The Gay Games of Summer Are Here
No, not those Gay Games. But rather, these Olympic gay games. As in a funny thing happened on the way to Tokyo. Apparently, everyone dove into the pool, leapt over the hurdle, and double Yurchenko’d right out of the closet—and stuck their landing! Yes, the Tokyo Olympics are the newest, gayest game on the block.
Is it a result of where the world’s been moving, or an outgrowth of the isolation created by the Year of COVID? I don’t know. But I do know it’s been quite an amazing sight to watch.
As I sit there, mesmerized by our diversity, I realize we’ve come a long way.…
Almost no one born before 1981 had any gay athlete role models (other than the tennis great Bill Tilden, but sadly he died in 1953, so quite the gap).
But in 1968, army physician Tom Waddell competed in the decathlon in Mexico City, finishing an impressive sixth. And Tom Waddell not only lived as an openly gay man, but following the Olympics, he became one of the moving forces to build the Gay Games—a dream achieved in 1982.
This ironically followed so close behind the ugliness of May 1981, when Billie Jean King was outed, losing, within 24 hours, every single endorsement she had. Later that same year Martina Navratilova would come out as a gay woman. No endorsements there either.
To provide perspective, even Johnny Weir did not formally come out—until 2011!
It would be 2013, when Jason Paul Collins said, “I’m a 34-year-old NBA center. I’m Black. And I’m gay,” that finally we had a single player in any of the “major four professional sports” who would make that statement. As a matter of fact, it was just this June that Carl Nassib became the first active NFL player to come out as gay. And a few weeks later, this past July, Luke Prokop became the first active NHL player to do the same.
…In a very short time.
We used to be outed. Now we are out and we are proud.
In 1988, Robert Dover made history as the first openly gay athlete to compete. An equestrian, competing in…dressage…he identified himself as “the token Jewish gay boy on the US Olympic Team.”
Today, Dover’s legacy endures as Edward Gal and Hans Peter Minderhoud, who have been together for over a decade, compete for the Netherlands. When asked if his sexual orientation has caused him to be treated differently in equestrian, Minderhoud said, according to FEI, “…in our sport, it’s not an exception being gay.”
And that is what makes Tokyo so special.
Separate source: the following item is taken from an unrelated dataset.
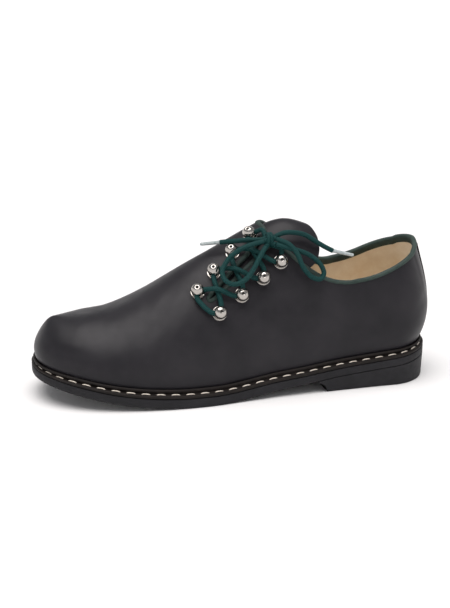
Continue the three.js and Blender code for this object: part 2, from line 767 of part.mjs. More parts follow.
// The whole last as a wall, cut along its edge by the roll with its clearance. The largest
// piece that is left is the upper.
function upperGeometry() {
  const faces = new Faces();
  const rounds = evenStops(34);
  const ups = evenStops(9);
  for (const side of ['outer', 'inner']) {
    const place = (round, t) => [round, side === 'outer' ? t : 2 - t];
    const wall = (depth) =>
      rounds.map((round) => ups.map((t) => skinPoint(...place(round, t), -depth)));
    const outside = wall(0);
    const inside = wall(WALL);
    for (let i = 0; i < rounds.length - 1; i += 1) {
      const k = i + 1;
      for (let j = 0; j < ups.length - 1; j += 1) {
        const m = j + 1;
        faces.quad(outside[i][j], outside[k][j], outside[k][m], outside[i][m], side);
        faces.quad(inside[i][m], inside[k][m], inside[k][j], inside[i][j], side);
      }
      faces.quad(outside[k][0], outside[i][0], inside[i][0], inside[k][0], side);
    }
  }
  const shell = solidOf(faces.geometry());
  const halfThickness = BINDING_THICKNESS / 2 + WALL / 2;
  const rings = edgeRings(halfThickness, BINDING_HEIGHT / 2 + CLEARANCE * 1.2, 8);
  const pieces = shell.subtract(solidOf(tubeGeometry(rings, true))).decompose();
  pieces.sort((a, b) => b.volume() - a.volume());
  return geometryOf(pieces[0]);
}

// A patch of sheet that follows the last between two lifts.
function patchGeometry(places, low, high) {
  const grid = (lift) => places.map((row) => row.map((p) => skinPoint(p.round, p.up, lift)));
  return slabGeometry(grid(high), grid(low));
}

// Height of the collar at the back, in up, a little to the outer side of the heel line or,
// with a negative round, to its inner side.
function collarAtHeel(round) {
  const outer = column(COLLAR_OUTER, 'up', 'round');
  const inner = column([...COLLAR_INNER].reverse().slice(0, 4), 'up', 'round');
  return round < 0 ? 2 - inner(-round) : outer(round);
}

function backStripGeometry() {
  const beside = new THREE.Vector3(0, -1, 0);
  const down = new THREE.Vector3(0, 0, -1);
  const half = walk({ round: 0, up: 0.3 }, beside, STRIP_WIDTH / 2).round;
  const crown = WELT_THICKNESS + RIB_HEIGHT + 2 * CLEARANCE;
  const columns = evenStops(4, -half, half).map((round) => {
    const edge = { round, up: collarAtHeel(round) };
    const top = walk(edge, down, BINDING_HEIGHT / 2 + 3 * CLEARANCE);
    const height = lastPoint(round, top.up).z - lastPoint(round, 0).z;
    const foot = { round, up: (top.up * crown) / height };
    return evenStops(7).map((t) => ({
      round: lerp(foot.round, top.round, t),
      up: lerp(foot.up, top.up, t),
    }));
  });
  return patchGeometry(columns, CLEARANCE, CLEARANCE + STRIP_THICKNESS);
}

function tongueGeometry() {
  const low = column(TONGUE, 'low', 'round');
  const high = column(TONGUE, 'high', 'round');
  const rows = [
    ...evenStops(4, TONGUE[0].round, TONGUE[4].round),
    ...evenStops(8, TONGUE[4].round, TONGUE[TONGUE.length - 1].round).slice(1),
  ];
  const places = rows.map((round) =>
    evenStops(8, low(round), high(round)).map((up) => ({ round, up })),
  );
  const top = -(BINDING_DEPTH + BINDING_THICKNESS / 2 + CLEARANCE);
  return patchGeometry(places, top - TONGUE_THICKNESS, top);
}

// Ball-shaped eyelet on its flange. Its bore bends at the middle, so that both mouths turn
// towards the slit, which lies at side 1 or -1 of the eyelet.
function eyeletGeometry(side) {
  const radius = BALL_DIAMETER / 2;
  const flange = FLANGE_DIAMETER / 2;
  const waist = radius * 0.82;
  const start = Math.asin(waist / radius);
  const profile = [
    new THREE.Vector2(0, 0),
    new THREE.Vector2(flange, 0),
    new THREE.Vector2(flange, FLANGE_THICKNESS / 2),
    new THREE.Vector2(flange - FLANGE_THICKNESS / 2, FLANGE_THICKNESS),
    new THREE.Vector2(waist, FLANGE_THICKNESS),
  ];
  for (const t of evenStops(3)) {
    const angle = lerp(Math.PI - start, 0.3, t);
    profile.push(
      new THREE.Vector2(radius * Math.sin(angle), BALL_MIDDLE + radius * Math.cos(angle)),
    );
  }
  profile.push(new THREE.Vector2(0, BALL_MIDDLE + radius * 0.86));
  const turned = new THREE.LatheGeometry(profile, 9);
  turned.rotateX(Math.PI / 2);
  let solid = solidOf(turned);
  for (const angle of [side * BORE_TURN, Math.PI - side * BORE_TURN]) {
    const bore = new THREE.CylinderGeometry(EYELET_BORE / 2, EYELET_BORE / 2, 2 * flange, 6);
    bore.translate(0, flange - EYELET_BORE / 4, 0);
    bore.rotateZ(angle - Math.PI / 2);
    bore.translate(0, 0, LACE_LIFT - CLEARANCE);
    solid = solid.subtract(solidOf(bore));
  }
  return geometryOf(solid);
}

function eyeletPlaces() {
  const flap = [...EYELET_ROWS].reverse().map((row) => [row.along, row.flap]);
  const quarter = EYELET_ROWS.map((row) => [row.along, -row.quarter]);
  return [...flap, ...quarter];
}

// A round section drawn along a smooth curve through points.
function cordGeometry(points, diameter, sides, steps) {
  const section = new THREE.Shape(
    evenStops(sides)
      .slice(1)
      .map((t) => new THREE.Vector2(Math.cos(2 * Math.PI * t), Math.sin(2 * Math.PI * t)))
      .map((p) => p.multiplyScalar(diameter / 2)),
  );
  const path = new THREE.CatmullRomCurve3(points, false, 'centripetal');
  return new THREE.ExtrudeGeometry(section, { steps, extrudePath: path });
}

// The lace between the eyelets: a bar across the front of the slit, then two strands that
// cross three times on their way up to the knot, joined into one solid.
function laceRunGeometry() {
  const mouth = BALL_DIAMETER / 2 + LACE_DIAMETER / 4;
  const bored = (index, side) => {
    const row = EYELET_ROWS[index];
    const across = side === 'flap' ? row.flap : -row.quarter;
    const inwards = -Math.sign(across);
    return [-1, 0, 1].map((t) => {
      const turned = Math.abs(t) * mouth * Math.sin(BORE_TURN) + (1 - Math.abs(t)) * BEND_EASE;
      const along = row.along + t * mouth * Math.cos(BORE_TURN);
      return slitPoint(along, across + inwards * turned, LACE_LIFT);
    });
  };
  const crossing = (index) => {
    const middle = (EYELET_ROWS[index].along + EYELET_ROWS[index + 1].along) / 2;
    return slitPoint(middle, 0, LACE_LIFT + CLEARANCE);
  };
  const strand = (side, other, end) => [
    slitPoint(EYELET_ROWS[0].along - BAR_AHEAD, side === 'flap' ? -0.5 : 0.5, LACE_LIFT),
    ...bored(0, side),
    crossing(0),
    ...bored(1, other),
    crossing(1),
    ...bored(2, side),
    crossing(2),
    ...bored(3, other),
    end,
  ];
  const strandEnd = (side) => {
    const along = EYELET_ROWS[3].along + STRAND_ENDS[side].beyond;
    return slitPoint(along, STRAND_ENDS[side].across, LACE_LIFT + CLEARANCE);
  };
  const strands = [
    strand('flap', 'quarter', strandEnd('quarter')),
    strand('quarter', 'flap', strandEnd('flap')),
  ];
  const [a, b] = strands.map((points) => solidOf(cordGeometry(points, LACE_DIAMETER, 6, 36)));
  return geometryOf(a.add(b));
}

function knotGeometry() {
  const geometry = new THREE.SphereGeometry(1, 10, 8);
  geometry.scale(KNOT.halfWidth, KNOT.halfDepth, KNOT.halfHeight);
  geometry.translate(KNOT.x, KNOT.y, KNOT.z);
  return geometry;
}

// Plastic tip just beyond a lace's end.
function agletGeometry(route, tip) {
  const end = new THREE.Vector3(...route[route.length - 1]);
  const way = new THREE.Vector3(...tip).sub(end).normalize();
  const from = end.clone().addScaledVector(way, 2 * CLEARANCE);
  const points = [from, end.clone().addScaledVector(way, AGLET_LENGTH)];
  return cordGeometry(points, AGLET_DIAMETER, 8, 1);
}

function paint(name, geometry, colour, roughness, metalness = 0) {
  geometry.computeVertexNormals();
  const material = new THREE.MeshStandardMaterial({ color: colour, roughness, metalness });
  const mesh = new THREE.Mesh(geometry, material);
  mesh.name = name;
  return mesh;
}

const LEATHER = 0x3a373b;
const RUBBER = 0x2f2e31;
const BINDING = 0x55675f;
const LACE = 0x124f49;
const METAL = 0xc9c6c2;

const shoe = new THREE.Group();
shoe.add(paint('outsole', outsoleGeometry(), RUBBER, 0.7));
shoe.add(paint('heel', heelGeometry(), RUBBER, 0.7));
shoe.add(paint('welt', weltGeometry(), 0x332d2b, 0.6));
shoe.add(paint('insole', insoleGeometry(), 0xb79b6e, 0.85));
shoe.add(paint('upper', upperGeometry(), LEATHER, 0.5));
shoe.add(paint('back_strip', backStripGeometry(), LEATHER, 0.5));
shoe.add(paint('tongue', tongueGeometry(), LEATHER, 0.55));
shoe.add(paint('edge_binding', bindingGeometry(), BINDING, 0.75));

eyeletPlaces().forEach(([along, across], i) => {
  const place = slitPlace(along, across);
  const frame = slitFrame(place);
  const geometry = eyeletGeometry(-Math.sign(across));
  const eyelet = paint(`eyelet_${i + 1}`, geometry, METAL, 0.25, 1);
  const turn = new THREE.Matrix4().makeBasis(frame.along, frame.across, frame.normal);
  eyelet.quaternion.setFromRotationMatrix(turn);
  eyelet.position.copy(skinPoint(place.round, place.up, CLEARANCE));
  shoe.add(eyelet);
});

shoe.add(paint('lace_crossings', laceRunGeometry(), LACE, 0.8));

const body = new THREE.Box3().setFromObject(shoe);

shoe.add(paint('lace_knot', knotGeometry(), LACE, 0.8));
for (const [name, route] of Object.entries(ROUTES)) {
  const points = route.map((p) => new THREE.Vector3(...p));
  shoe.add(paint(name, cordGeometry(points, LACE_DIAMETER, 8, 2 * route.length), LACE, 0.8));
}
for (const [end, tip] of Object.entries(AGLET_TIPS)) {
  const aglet = agletGeometry(ROUTES[`lace_end_${end}`], tip);
  shoe.add(paint(`aglet_${end}`, aglet, 0xb9bcbb, 0.3));
}

// The shoe stands centred on the origin.
const middle = body.getCenter(new THREE.Vector3());
shoe.position.set(-middle.x, -middle.y, -body.min.z);

export default shoe;
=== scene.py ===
import bmesh
import bpy
import numpy as np
from mathutils import Matrix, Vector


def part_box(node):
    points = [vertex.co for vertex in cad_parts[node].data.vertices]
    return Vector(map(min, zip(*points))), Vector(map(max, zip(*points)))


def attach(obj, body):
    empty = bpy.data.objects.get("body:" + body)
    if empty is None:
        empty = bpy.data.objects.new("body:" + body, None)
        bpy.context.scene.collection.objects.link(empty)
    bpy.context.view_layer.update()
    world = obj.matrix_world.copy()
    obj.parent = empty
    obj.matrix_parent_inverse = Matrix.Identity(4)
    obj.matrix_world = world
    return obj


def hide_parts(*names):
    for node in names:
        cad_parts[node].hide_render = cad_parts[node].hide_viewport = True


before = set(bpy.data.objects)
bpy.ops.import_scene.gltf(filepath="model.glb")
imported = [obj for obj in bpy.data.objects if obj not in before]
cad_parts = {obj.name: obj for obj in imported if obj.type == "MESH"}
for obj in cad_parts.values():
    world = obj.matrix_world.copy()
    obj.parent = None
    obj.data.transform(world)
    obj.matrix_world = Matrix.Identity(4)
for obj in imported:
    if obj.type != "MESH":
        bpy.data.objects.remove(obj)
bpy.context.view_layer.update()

# Sizes, the same as the part's own. Two tables differ here, to follow the photograph closer
# than the solids do: SECTION's outer and inner powers at the toe, and TONGUE's low places at
# its free end.
SOLE_LENGTH = 0.302
BALL_WIDTH = 0.104
INSTEP_HEIGHT = 0.104
HEEL_HEIGHT = 0.019
TOE_SPRING = 0.0178
OUTSOLE_THICKNESS = 0.008
CLEARANCE = 0.0003
WALL = 0.0024
WELT_REACH = 0.0075
WELT_THICKNESS = 0.003
RIB_WIDTH = 0.0024
RIB_HEIGHT = 0.0028
HEEL_TAPER = 0.0006
INSOLE_THICKNESS = 0.003
TONGUE_THICKNESS = 0.002
BINDING_THICKNESS = 0.0037
BINDING_HEIGHT = 0.0035
BINDING_DEPTH = 0.0008
STRIP_WIDTH = 0.015
STRIP_THICKNESS = 0.0012
LACE_DIAMETER = 0.0036
LACE_LIFT = 0.0037
AGLET_DIAMETER = 0.0026
AGLET_LENGTH = 0.016
BALL_DIAMETER = 0.009
BALL_MIDDLE = 0.0042
FLANGE_DIAMETER = 0.0108
FLANGE_THICKNESS = 0.0008
EYELET_BORE = 0.0054
BORE_TURN = 0.66  # of a bore's two mouths towards the slit, in radians
RIDGE_INSET = 0.021
RIDGE_EVEN = 0.25  # 0 sets the last's sections square to its length, 1 spreads them evenly
HEEL_REACH = {"distance": 0.010, "share": 0.3}  # how much further back the ridge starts
STEP = 0.004  # in round or up, for slopes
RIDGE_STEP = 0.001  # in metres, for the ridge's slope
WALK_STEPS = 8
BULGE_PEAK = 6.75  # makes rise times (1 - rise) squared reach 1
FINENESS = {  # stops along curves, outlines and profiles, and cells round and up of sheets
    "outline": 601, "slit": 25, "curve": 2400, "free_cord": 90, "knot_strand": 40,
    "knot_turn": 48, "lace": 680, "aglet": 24, "piping": 18, "leather": (230, 74),
    "lining": (150, 52), "tongue": (26, 60, 60), "strip": (17, 60), "facing": 6,
    "outsole": 220, "heel": 120, "welt": 240, "insole": 160, "stitch_line": 900,
    "stitch": (9, 8), "ball": (30, 48), "bore": 32,
}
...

It’s no longer about that one sport, that one athlete, that one courageous moment of standing alone. In a world that still wants to deny us our basic rights, they can no longer “cut away to a commercial” and edit us out of the picture.
A global audience saw Britain’s Tom Daley (who came out in 2013) winning gold, crying and smiling and talking about how he came back because his husband, Dustin Lance Black, told him his story wasn’t finished; that their child needed to be there to watch him win an Olympic Gold Medal. And so, he has!
And just like that, horizons broaden, world views expand.
The Tongan swimmer Amini Fonua is openly gay and a national hero in a country where homosexuality is illegal, punishable by up to 10 years in prison.
Host country Japan, a nation of 126 million people, has zero openly LGBTQ Olympians. Yes, the gayest games on record are being held in a country where same-sex marriage has not been legalized. There’s very limited legal recognition for same-sex couples and few protections against discrimination in the workplace or in public.
And Japanese law requires transgender people to be surgically sterilized if they want legal recognition of their gender identity.
So if competing for an Olympic gold isn’t tough enough, imagine being transgendered Canadian soccer player, Quinn, or transgendered New Zealand weightlifter, Laurel Hubbard. Just think of the emotional defiance of their journey.
In 2012, out of 10,000 athletes, a mere 23 were openly gay.
Now, as we reach our deadline and go to press, we’re feeling a new day steadily making its way over the horizon. A day in which, if we were our own country, flying our rainbow flag, we, the United Nations of LGBTQ Olympians, would audaciously rank 14th in Medal Wins.
And, just between us, when the Olympic committee allows Drag Volleyball in as an official sport, that gold is ours! Yes, Sunday of the Labor Day weekend approaches, and don’t tell our Olympians, but we know Rehoboth Beach Drag Volleyball is always the Gayest Game of Summer. ▼
Stefani Deoul is a television producer and author of the award-winning YA mystery series Sid Rubin Silicon Alley Adventures, with On a LARP, Zero Sum Game, and Say Her Name.